Ghosts can be found in stones, in smoke, in clouds...but in outer space? Here's one. This ghostly molecular dust cloud lives 12,000 light years away from earth in the constellation Cepheus.
I'm fascinated by the way vision can surprise us. Not everything is as we think it will be and this can be useful in art. For example, look at the center of this image. It looks as we expect. Then look away a little bit and watch it move when you are using only your peripheral vision.
Do you have the same response to the black and white image?


When I used to paint on canvas I always faced a blank white canvas. What would I paint? I always knew: a horse. I made a number of decisions and limited my style and application method to produce a pleasing outcome.
Now I stand in front of a piece of stone. Maybe I see a cliff and waterfall. I turn the stone around and it's a deer head close up. Which should I paint so that the nature of the stone remains visible and not covered with paint? It's always my choice.

The exciting thing about nature's patterns is that they feel somehow familiar. With the often hectic requirements of modern life it's healthy making to surround one's self with calming natural patterns. Caused by millenia of heat and pressure, the shapes and colors in stone remind me on some deep level that not all beauty is produced quickly.
Look at these amazing geometric patterns! They're from the beach at Bolinas, CA. In 1. the rocks absorb the incoming tide in little lines which must be fractures too small to see. It looks like tree branches. In 2. the very regular geometrical patterns in semi-translucent rock make a beautiful mosaic. In 3. a slight crevace looks like it is warm
ed by hot coals but is actually orange patterned stone. Don't you just love rock?



Similiar patterns occur in the universe, on earth, and looking through microscopes. I saw this beautifulphoto of galaxies NGC 6188 and NGC 6164 on NASA's Photo of the Day and immediately saw horse heads. I inhanced one so you can see what I see. Similiar patterns occur in stone.
High quality oil paintings on canvas are held in high esteem because they last through generations. I'm sometimes asked if my paintings on stone will last. Mine are on archivally treated and sealed stone, painted with fine oil paints, sealed again and varnished. Ancient cave paintings were done with various pigments, unsealed and subject to climate variations. I wonder what folks will think of mine in 11,000 years. Hmmm.


I recently found this beautiful piece of granite. There are many options for a painting. This shows it upside down but it could also be turned 90 degrees clockwise or counter clockwise. So many choices of subjects. What fun! It will be sandblasted, treated with acid and sealed so the paint will stick.


Today I walked over a crosswalk line with some broken pavement and had a flash! It's a familiar feeling of beauty worth exploring so I went back to photograph it. I saw a branch and a mountain/stream scene in the line. I enhanced them to help you see what I saw as the subject matter. Finding patterns in stone is great fun and satisfying in some basic way. I see recognizable patterns in many things and I've learned to notice and record them. I think artists, like poets, movie directors, etc. relish collecting daily observations to be used later in their art.

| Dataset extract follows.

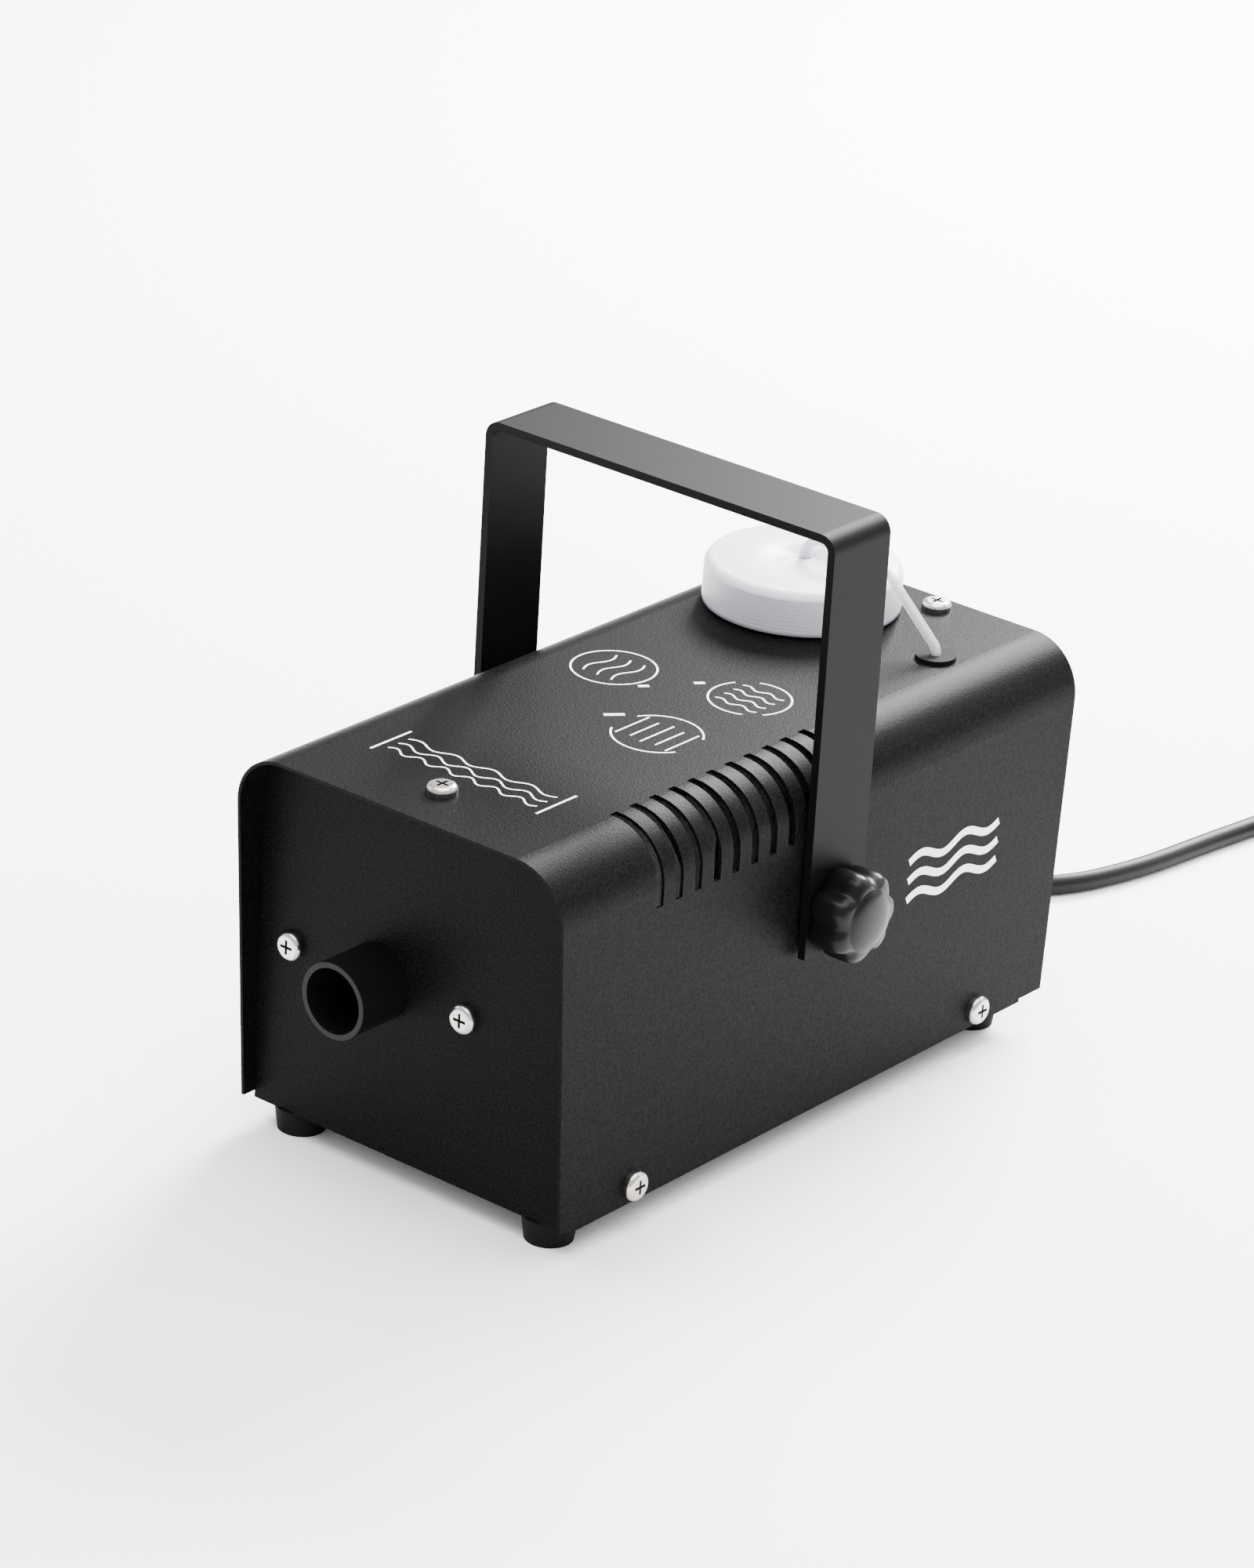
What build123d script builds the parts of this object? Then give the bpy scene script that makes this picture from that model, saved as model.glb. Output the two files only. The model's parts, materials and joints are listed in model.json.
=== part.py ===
from build123d import *
from math import pi, sin, cos, tan, radians, hypot, acos, degrees, sqrt
import os

# ---------------------------------------------------------------- driving dimensions (mm)
W = 118.0            # cover outside width
SHEET = 1.0          # cover sheet
Z_COVER = 9.5        # cover's bottom edge above the floor
Z_TOP = 118.5        # cover's top
R_SHOULDER = 16.5    # cover's outside shoulder radius
YC = 106.4           # from the cover's front bottom edge back to the middle of the length
COVER_FRONT_BOT, COVER_FRONT_TOP = 0.0, -6.5
COVER_REAR_BOT, COVER_REAR_TOP = 222.0, 227.0
Z_PAN = 7.5          # underside of the chassis
PAN = 1.2            # chassis sheet
PANEL_F = 4.3        # front panel's outer face
PANEL_R = 213.0      # rear panel's outer face
NOZ_X, NOZ_Z = -13.6, 59.3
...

This is an example of the nature of recognizable patterns. The suggestion of tangled weeds (right) is a blowup of the surface of Jupiter's moon, Europa with the sun's light showing it's texture (left). Similiar patterns can be seen through microscopes. Observing this phenomenen has always amazed and inspired me.

Brushes make such a difference! With just the right spring and paint holding power a brush quickly becomes a friend. But that's the problem. They are so hard to give up that when they wear out it's tempting to "use them up". Frugal and loyal, I've painted whole pieces with brushes that have lost their spring, spread so the point has worn away and left a line of paint like a thread of toothpaste. The painting is a throw away because of it's cottage cheese surface. So this is to remind me to stock up on brushes and allow them to join the ranks of the "used up" sooner than later.